- [What you need to do]
Output exactly the span of lines that begins at the line containing "obj.matrix_world = world" and ends at the line containing "corner in part_box(node))", both lines included.

● ● ● ●

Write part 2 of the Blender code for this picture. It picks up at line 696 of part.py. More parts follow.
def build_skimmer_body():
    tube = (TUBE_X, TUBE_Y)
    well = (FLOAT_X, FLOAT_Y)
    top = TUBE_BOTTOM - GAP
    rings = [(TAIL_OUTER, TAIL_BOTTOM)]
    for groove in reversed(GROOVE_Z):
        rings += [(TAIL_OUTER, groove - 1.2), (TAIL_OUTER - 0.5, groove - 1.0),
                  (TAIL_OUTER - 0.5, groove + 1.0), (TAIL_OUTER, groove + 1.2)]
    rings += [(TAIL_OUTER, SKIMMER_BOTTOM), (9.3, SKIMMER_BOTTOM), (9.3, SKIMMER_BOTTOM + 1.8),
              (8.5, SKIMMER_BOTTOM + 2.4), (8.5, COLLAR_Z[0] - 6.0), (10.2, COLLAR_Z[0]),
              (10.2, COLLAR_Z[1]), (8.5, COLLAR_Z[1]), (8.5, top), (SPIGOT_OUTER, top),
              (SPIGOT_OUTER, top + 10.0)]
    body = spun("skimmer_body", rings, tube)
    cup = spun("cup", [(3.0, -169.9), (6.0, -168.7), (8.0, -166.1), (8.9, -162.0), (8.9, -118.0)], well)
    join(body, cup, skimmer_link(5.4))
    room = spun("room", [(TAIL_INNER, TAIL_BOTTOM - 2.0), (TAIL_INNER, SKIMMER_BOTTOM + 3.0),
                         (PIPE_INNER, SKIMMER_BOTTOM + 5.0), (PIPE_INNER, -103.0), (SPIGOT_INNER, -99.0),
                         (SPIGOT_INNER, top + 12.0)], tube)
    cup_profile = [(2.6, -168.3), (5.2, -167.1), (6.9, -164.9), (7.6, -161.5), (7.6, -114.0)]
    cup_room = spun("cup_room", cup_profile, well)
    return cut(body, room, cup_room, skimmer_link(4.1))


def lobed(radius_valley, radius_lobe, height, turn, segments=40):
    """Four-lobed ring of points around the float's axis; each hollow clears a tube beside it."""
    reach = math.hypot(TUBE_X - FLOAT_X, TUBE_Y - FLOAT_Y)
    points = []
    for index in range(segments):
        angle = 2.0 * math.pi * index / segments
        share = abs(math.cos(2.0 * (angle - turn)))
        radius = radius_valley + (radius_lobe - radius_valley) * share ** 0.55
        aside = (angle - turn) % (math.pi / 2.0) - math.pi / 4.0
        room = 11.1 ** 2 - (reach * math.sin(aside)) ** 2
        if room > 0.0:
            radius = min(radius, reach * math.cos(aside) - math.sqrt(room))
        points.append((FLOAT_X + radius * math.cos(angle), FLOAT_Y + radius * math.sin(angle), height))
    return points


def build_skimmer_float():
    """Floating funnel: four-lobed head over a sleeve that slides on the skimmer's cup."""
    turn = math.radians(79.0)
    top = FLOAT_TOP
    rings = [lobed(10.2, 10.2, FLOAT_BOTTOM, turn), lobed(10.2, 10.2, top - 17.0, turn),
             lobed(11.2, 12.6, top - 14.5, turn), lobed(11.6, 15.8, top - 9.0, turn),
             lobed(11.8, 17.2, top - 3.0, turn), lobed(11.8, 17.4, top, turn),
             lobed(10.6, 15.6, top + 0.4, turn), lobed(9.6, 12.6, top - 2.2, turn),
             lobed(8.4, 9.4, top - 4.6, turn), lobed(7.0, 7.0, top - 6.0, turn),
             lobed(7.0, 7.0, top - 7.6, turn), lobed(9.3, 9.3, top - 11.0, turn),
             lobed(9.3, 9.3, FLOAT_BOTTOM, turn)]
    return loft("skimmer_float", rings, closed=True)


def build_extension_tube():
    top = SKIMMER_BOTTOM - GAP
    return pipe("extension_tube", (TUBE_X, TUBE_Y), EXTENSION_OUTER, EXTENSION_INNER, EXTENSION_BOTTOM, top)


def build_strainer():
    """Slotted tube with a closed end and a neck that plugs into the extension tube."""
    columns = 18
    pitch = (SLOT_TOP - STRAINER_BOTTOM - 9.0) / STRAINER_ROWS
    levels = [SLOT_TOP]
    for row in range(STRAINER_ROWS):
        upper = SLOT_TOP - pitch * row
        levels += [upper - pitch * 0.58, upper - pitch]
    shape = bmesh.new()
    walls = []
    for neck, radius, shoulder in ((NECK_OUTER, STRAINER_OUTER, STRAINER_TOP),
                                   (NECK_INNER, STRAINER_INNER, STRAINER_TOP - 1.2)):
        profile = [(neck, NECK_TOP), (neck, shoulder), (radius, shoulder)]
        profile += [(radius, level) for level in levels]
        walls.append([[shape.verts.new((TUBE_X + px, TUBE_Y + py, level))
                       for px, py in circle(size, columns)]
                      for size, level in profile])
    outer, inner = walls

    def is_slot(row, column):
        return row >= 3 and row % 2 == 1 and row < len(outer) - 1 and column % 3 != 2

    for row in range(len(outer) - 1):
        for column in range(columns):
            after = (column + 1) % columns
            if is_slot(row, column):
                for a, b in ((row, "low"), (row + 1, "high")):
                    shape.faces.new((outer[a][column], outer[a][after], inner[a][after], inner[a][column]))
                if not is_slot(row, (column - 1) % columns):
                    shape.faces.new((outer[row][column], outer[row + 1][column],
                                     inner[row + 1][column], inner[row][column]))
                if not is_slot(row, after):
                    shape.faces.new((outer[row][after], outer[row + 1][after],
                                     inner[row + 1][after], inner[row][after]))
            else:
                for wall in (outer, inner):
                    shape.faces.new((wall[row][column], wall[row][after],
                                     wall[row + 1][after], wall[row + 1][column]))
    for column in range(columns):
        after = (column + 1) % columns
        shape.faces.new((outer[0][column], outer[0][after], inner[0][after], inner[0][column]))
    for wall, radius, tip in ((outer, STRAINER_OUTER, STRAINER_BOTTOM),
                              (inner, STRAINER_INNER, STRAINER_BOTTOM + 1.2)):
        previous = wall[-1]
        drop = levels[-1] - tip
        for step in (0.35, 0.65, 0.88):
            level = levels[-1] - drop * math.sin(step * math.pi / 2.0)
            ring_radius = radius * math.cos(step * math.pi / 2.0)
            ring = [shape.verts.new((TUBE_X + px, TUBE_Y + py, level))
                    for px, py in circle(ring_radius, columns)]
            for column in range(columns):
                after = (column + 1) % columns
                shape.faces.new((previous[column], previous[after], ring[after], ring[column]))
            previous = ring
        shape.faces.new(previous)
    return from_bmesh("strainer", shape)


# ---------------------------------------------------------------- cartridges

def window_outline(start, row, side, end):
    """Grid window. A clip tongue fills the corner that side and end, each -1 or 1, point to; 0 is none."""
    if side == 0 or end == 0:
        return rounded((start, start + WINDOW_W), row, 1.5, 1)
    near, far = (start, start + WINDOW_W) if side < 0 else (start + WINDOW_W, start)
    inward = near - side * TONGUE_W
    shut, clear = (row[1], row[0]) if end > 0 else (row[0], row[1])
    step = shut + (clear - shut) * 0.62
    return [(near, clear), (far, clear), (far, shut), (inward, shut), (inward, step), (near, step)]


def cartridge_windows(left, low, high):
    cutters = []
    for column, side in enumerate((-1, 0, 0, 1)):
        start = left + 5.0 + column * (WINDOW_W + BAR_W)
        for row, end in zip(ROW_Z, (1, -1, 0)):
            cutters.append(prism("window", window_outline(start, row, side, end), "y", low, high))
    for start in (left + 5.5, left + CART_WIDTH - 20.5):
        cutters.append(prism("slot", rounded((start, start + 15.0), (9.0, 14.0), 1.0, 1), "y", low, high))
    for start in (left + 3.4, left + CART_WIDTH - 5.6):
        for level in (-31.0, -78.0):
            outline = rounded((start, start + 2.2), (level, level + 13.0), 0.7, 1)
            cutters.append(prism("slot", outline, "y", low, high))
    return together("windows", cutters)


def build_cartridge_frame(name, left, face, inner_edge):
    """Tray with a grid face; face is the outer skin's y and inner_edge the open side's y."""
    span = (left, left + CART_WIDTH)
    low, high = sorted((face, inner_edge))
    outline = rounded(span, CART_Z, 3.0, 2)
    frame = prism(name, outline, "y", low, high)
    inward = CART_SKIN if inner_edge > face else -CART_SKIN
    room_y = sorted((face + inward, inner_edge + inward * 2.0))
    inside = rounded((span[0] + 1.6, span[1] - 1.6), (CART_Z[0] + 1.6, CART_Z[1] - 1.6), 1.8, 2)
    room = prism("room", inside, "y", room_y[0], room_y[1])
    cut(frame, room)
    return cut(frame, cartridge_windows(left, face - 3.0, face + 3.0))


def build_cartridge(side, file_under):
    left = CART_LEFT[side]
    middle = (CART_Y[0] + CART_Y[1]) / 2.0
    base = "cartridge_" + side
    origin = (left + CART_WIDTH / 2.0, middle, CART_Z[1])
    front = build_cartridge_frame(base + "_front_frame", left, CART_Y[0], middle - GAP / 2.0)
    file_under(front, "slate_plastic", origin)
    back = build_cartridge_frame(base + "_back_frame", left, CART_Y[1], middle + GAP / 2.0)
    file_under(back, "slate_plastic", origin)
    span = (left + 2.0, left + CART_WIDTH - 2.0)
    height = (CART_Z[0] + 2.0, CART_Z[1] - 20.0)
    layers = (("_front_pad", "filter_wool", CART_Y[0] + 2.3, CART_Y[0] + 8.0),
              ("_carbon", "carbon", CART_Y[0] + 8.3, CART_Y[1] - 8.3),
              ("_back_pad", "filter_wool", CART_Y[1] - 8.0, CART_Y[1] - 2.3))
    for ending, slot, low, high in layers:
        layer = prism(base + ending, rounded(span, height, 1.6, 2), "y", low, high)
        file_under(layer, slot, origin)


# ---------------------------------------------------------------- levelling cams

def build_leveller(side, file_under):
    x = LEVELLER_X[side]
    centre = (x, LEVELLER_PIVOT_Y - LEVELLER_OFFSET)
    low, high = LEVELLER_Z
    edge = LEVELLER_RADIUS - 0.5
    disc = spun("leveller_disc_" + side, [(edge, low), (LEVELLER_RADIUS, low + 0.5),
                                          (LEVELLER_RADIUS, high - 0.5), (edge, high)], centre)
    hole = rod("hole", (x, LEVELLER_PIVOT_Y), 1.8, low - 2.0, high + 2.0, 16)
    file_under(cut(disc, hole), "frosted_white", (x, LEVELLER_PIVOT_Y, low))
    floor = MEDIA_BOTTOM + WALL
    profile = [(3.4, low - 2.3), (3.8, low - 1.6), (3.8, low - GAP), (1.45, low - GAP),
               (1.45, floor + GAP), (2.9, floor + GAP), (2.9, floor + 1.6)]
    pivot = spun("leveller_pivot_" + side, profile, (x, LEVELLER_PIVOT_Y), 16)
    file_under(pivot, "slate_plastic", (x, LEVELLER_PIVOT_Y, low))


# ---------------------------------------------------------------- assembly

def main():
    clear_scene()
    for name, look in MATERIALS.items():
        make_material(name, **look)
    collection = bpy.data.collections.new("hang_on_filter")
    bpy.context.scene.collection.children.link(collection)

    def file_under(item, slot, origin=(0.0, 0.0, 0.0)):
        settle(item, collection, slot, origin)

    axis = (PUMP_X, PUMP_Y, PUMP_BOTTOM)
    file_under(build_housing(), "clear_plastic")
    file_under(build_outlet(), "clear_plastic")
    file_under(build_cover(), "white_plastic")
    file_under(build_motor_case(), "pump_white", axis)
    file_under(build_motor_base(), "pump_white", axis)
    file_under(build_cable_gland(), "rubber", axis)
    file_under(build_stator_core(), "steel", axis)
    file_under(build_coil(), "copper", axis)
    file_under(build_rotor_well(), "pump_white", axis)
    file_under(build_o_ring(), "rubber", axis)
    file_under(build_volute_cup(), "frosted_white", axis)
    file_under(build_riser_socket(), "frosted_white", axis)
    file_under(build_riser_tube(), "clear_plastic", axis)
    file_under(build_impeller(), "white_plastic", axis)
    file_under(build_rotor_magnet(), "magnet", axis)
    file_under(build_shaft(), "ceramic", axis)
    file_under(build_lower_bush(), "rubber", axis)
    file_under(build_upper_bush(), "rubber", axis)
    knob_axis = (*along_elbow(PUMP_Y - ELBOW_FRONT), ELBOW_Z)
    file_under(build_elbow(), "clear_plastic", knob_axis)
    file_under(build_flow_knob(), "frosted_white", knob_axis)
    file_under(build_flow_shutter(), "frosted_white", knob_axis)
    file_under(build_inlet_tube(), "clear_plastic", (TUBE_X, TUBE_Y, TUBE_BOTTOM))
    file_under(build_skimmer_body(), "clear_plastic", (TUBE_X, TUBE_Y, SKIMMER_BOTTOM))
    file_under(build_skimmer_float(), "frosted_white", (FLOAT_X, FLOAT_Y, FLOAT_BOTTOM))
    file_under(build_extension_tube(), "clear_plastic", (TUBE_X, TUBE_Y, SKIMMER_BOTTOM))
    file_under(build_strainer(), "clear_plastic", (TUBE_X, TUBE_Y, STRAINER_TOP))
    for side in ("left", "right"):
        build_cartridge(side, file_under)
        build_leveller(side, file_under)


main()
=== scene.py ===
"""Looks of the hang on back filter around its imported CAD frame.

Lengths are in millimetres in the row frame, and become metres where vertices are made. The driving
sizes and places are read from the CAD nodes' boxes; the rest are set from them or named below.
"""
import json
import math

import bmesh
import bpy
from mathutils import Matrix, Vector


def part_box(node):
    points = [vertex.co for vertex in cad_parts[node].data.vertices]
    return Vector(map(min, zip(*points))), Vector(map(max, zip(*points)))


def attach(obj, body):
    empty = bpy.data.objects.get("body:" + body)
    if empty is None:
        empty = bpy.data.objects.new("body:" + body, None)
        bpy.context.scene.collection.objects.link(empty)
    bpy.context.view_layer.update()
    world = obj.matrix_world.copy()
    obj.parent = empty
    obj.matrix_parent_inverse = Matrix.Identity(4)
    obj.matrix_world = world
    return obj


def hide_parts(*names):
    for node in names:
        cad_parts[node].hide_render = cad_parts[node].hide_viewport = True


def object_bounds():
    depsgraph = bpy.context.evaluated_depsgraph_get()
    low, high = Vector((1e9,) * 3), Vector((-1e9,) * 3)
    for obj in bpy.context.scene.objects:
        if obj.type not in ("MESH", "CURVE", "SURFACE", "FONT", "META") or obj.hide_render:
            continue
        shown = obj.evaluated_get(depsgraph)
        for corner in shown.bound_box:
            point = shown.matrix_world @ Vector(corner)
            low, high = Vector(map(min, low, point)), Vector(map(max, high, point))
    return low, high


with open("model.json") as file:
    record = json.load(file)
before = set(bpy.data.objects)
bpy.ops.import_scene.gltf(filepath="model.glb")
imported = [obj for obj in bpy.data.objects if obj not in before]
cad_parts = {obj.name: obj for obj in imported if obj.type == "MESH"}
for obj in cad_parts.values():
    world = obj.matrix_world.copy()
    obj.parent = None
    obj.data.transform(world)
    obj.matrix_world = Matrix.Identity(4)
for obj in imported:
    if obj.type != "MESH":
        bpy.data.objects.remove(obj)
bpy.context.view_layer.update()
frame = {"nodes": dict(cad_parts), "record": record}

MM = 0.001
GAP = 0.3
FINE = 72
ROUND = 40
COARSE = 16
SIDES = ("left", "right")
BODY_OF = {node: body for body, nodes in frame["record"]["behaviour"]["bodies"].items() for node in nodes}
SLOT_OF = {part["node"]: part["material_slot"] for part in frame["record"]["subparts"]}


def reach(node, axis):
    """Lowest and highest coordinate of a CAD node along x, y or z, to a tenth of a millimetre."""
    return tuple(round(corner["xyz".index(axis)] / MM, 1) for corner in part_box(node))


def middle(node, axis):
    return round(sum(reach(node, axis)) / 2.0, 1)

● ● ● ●

- [Solution to this problem]
    obj.matrix_world = world
    return obj


def hide_parts(*names):
    for node in names:
        cad_parts[node].hide_render = cad_parts[node].hide_viewport = True


def object_bounds():
    depsgraph = bpy.context.evaluated_depsgraph_get()
    low, high = Vector((1e9,) * 3), Vector((-1e9,) * 3)
    for obj in bpy.context.scene.objects:
        if obj.type not in ("MESH", "CURVE", "SURFACE", "FONT", "META") or obj.hide_render:
            continue
        shown = obj.evaluated_get(depsgraph)
        for corner in shown.bound_box:
            point = shown.matrix_world @ Vector(corner)
            low, high = Vector(map(min, low, point)), Vector(map(max, high, point))
    return low, high


with open("model.json") as file:
    record = json.load(file)
before = set(bpy.data.objects)
bpy.ops.import_scene.gltf(filepath="model.glb")
imported = [obj for obj in bpy.data.objects if obj not in before]
cad_parts = {obj.name: obj for obj in imported if obj.type == "MESH"}
for obj in cad_parts.values():
    world = obj.matrix_world.copy()
    obj.parent = None
    obj.data.transform(world)
    obj.matrix_world = Matrix.Identity(4)
for obj in imported:
    if obj.type != "MESH":
        bpy.data.objects.remove(obj)
bpy.context.view_layer.update()
frame = {"nodes": dict(cad_parts), "record": record}

MM = 0.001
GAP = 0.3
FINE = 72
ROUND = 40
COARSE = 16
SIDES = ("left", "right")
BODY_OF = {node: body for body, nodes in frame["record"]["behaviour"]["bodies"].items() for node in nodes}
SLOT_OF = {part["node"]: part["material_slot"] for part in frame["record"]["subparts"]}


def reach(node, axis):
    """Lowest and highest coordinate of a CAD node along x, y or z, to a tenth of a millimetre."""
    return tuple(round(corner["xyz".index(axis)] / MM, 1) for corner in part_box(node))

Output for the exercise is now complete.